Source data:
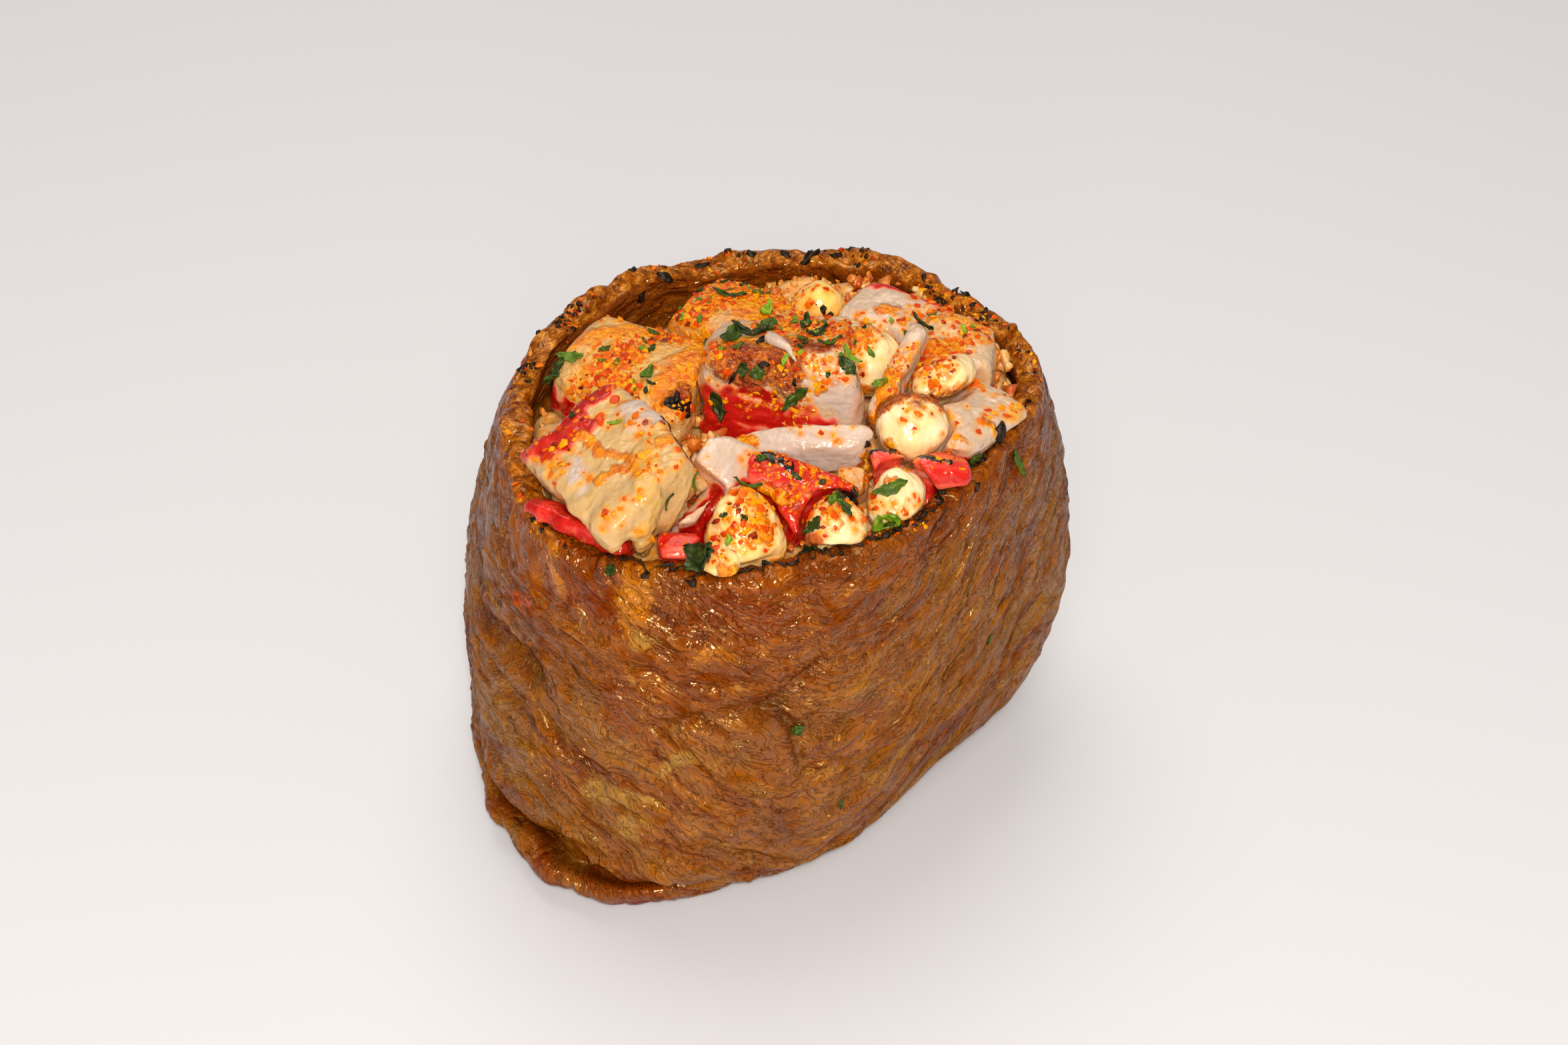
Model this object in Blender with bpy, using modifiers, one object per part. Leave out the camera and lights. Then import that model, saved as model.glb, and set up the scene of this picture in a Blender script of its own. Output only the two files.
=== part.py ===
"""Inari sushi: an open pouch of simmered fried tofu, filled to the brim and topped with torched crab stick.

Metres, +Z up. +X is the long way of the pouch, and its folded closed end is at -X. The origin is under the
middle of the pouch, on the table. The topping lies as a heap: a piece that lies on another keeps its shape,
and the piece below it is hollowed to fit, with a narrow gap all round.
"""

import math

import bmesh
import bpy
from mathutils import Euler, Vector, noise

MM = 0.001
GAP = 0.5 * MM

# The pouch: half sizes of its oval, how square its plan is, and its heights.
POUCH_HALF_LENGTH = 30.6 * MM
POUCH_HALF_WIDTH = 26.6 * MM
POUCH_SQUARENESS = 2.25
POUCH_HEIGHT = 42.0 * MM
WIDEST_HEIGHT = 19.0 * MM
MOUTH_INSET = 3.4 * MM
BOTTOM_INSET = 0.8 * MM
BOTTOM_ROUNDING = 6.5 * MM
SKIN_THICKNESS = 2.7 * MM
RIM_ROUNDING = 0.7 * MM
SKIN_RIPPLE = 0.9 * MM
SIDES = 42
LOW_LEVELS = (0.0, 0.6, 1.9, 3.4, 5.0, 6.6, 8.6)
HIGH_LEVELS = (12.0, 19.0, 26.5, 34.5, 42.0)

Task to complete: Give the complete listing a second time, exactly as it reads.

Task response:
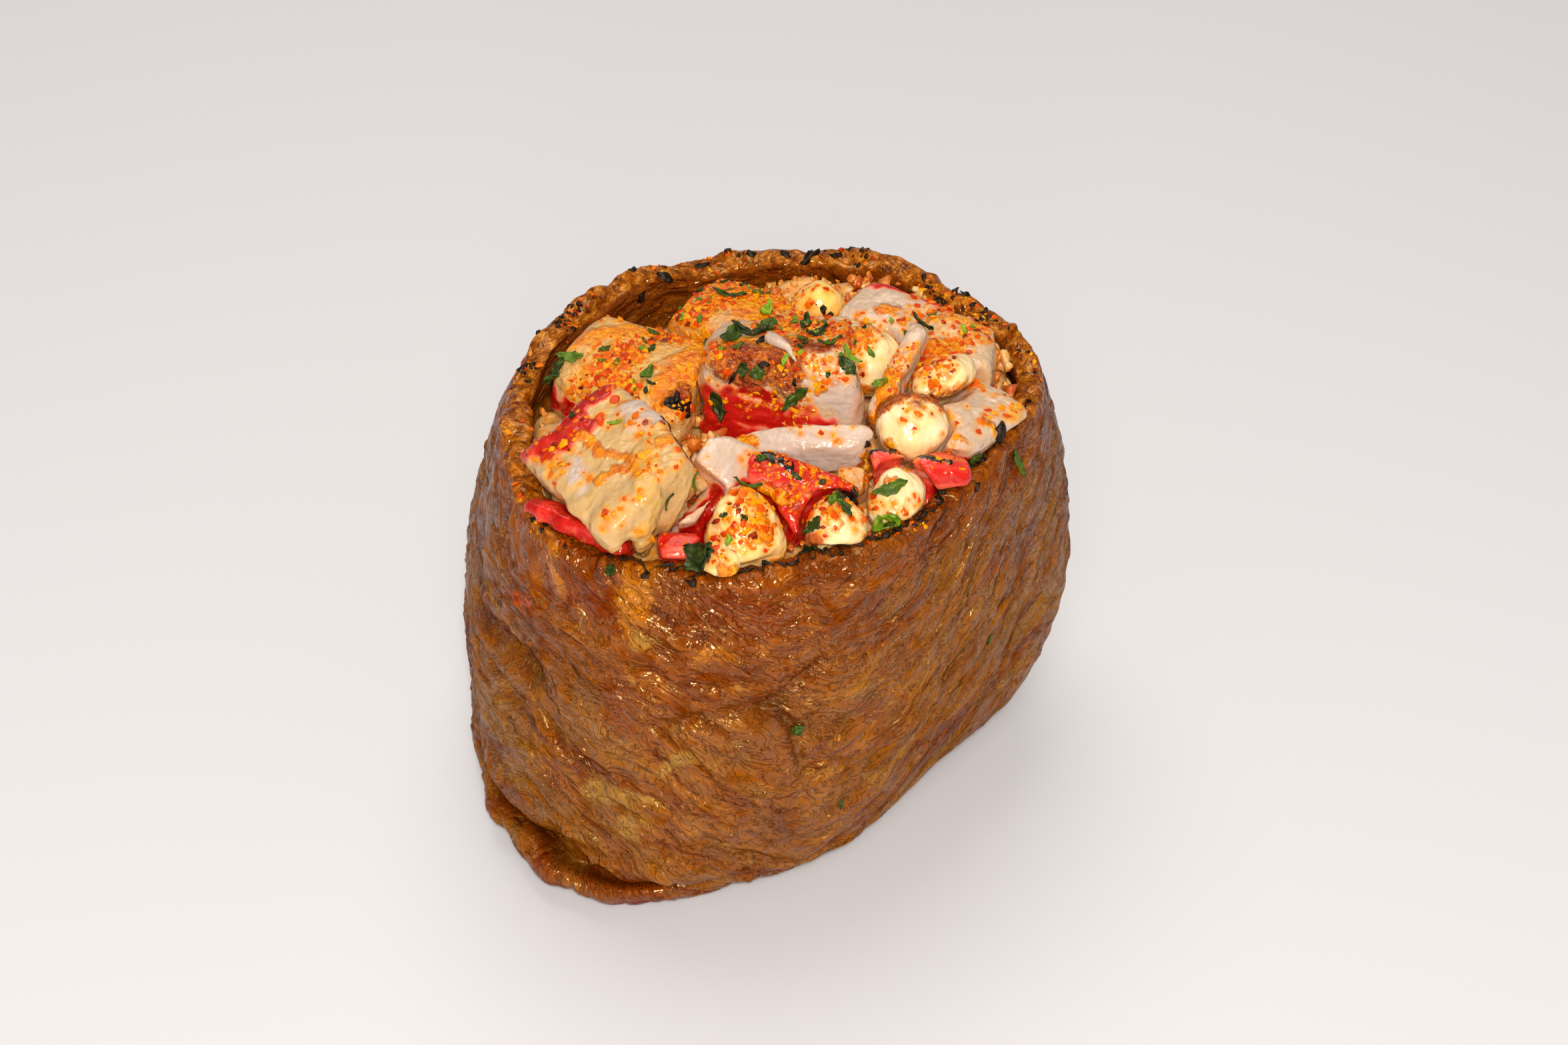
Model this object in Blender with bpy, using modifiers, one object per part. Leave out the camera and lights. Then import that model, saved as model.glb, and set up the scene of this picture in a Blender script of its own. Output only the two files.
=== part.py ===
"""Inari sushi: an open pouch of simmered fried tofu, filled to the brim and topped with torched crab stick.

Metres, +Z up. +X is the long way of the pouch, and its folded closed end is at -X. The origin is under the
middle of the pouch, on the table. The topping lies as a heap: a piece that lies on another keeps its shape,
and the piece below it is hollowed to fit, with a narrow gap all round.
"""

import math

import bmesh
import bpy
from mathutils import Euler, Vector, noise

MM = 0.001
GAP = 0.5 * MM

# The pouch: half sizes of its oval, how square its plan is, and its heights.
POUCH_HALF_LENGTH = 30.6 * MM
POUCH_HALF_WIDTH = 26.6 * MM
POUCH_SQUARENESS = 2.25
POUCH_HEIGHT = 42.0 * MM
WIDEST_HEIGHT = 19.0 * MM
MOUTH_INSET = 3.4 * MM
BOTTOM_INSET = 0.8 * MM
BOTTOM_ROUNDING = 6.5 * MM
SKIN_THICKNESS = 2.7 * MM
RIM_ROUNDING = 0.7 * MM
SKIN_RIPPLE = 0.9 * MM
SIDES = 42
LOW_LEVELS = (0.0, 0.6, 1.9, 3.4, 5.0, 6.6, 8.6)
HIGH_LEVELS = (12.0, 19.0, 26.5, 34.5, 42.0)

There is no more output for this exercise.